Et à un angle de la place, au pied d'un jeune chêne planté à cette occasion, une plaque rend hommage aux "victimes des attentats terroristes de janvier et novembre 2015". Plus discrète que l'imposante statue de la République, elle est cependant flanquée de bougies et de quelques bouquets de fleurs.

Des plaques ont aussi été apposées sur les lieux des attentats de janvier, sur la façade de l'immeuble où se trouvaient alors les locaux de Charlie Hebdo, une rue tranquille distante de quelques centaines de mètres de la place de la République, et sur le trottoir où un policier a été froidement abattu dans leur fuite par les tueurs. Le magasin Hyper Casher devant lequel des photos ou des écrits subsistent à la mémoire des victimes juives qui étaient dans l'établissement, bénéficie aussi d'une plaque commémorative.

Dans les deux premiers cas, l'hommage officiel s'est doublé des hommages anonymes d'artistes de rue : sur l'immeuble de "Charlie", les portraits de son directeur Charb et de l'un des dessinateurs, Cabu. Et sur un transformateur électrique sur le boulevard, celui du policier, Ahmed Merabet.
"C'est très beau", apprécie un habitant du quartier, Jean-Paul Caillouet, un graveur ciseleur à la retraite. "Des mémoriaux comme celui-là, je suis d'accord.
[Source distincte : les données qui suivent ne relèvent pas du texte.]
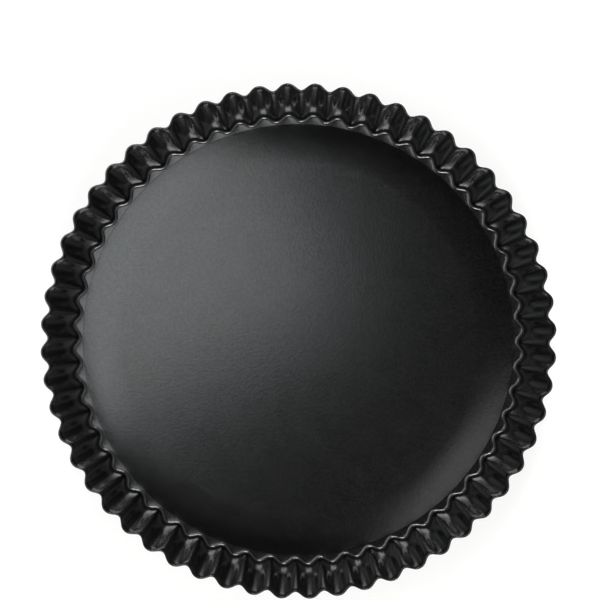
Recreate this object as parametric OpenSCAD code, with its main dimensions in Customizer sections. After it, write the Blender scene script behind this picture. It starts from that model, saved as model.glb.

Mais place de la République c'était devenu n'importe quoi, les gens ne respectent plus rien".

Face au Bataclan, les centaines de bouquets, affiches, mots et dessins griffonnés qui ont occupé le trottoir des mois durant ont tous disparu. La façade de la salle de spectacles, en travaux et qui prépare sa réouverture, est dissimulée par des palissades. Mais des gens s'arrêtent, se prennent en photo. Une femme accroche un bouquet de roses et essuie une larme. "J'aurais pu être là", explique Isabelle Demouchy. "J'étais venue en touriste, j'ai hésité ce soir-là entre un spectacle au Lido ou le Bataclan. C'est la première fois que je reviens à Paris depuis".
"On se dit qu'il faut continuer de vivre... Les gens font semblant d'oublier, mais c'est impossible", ajoute-t-elle.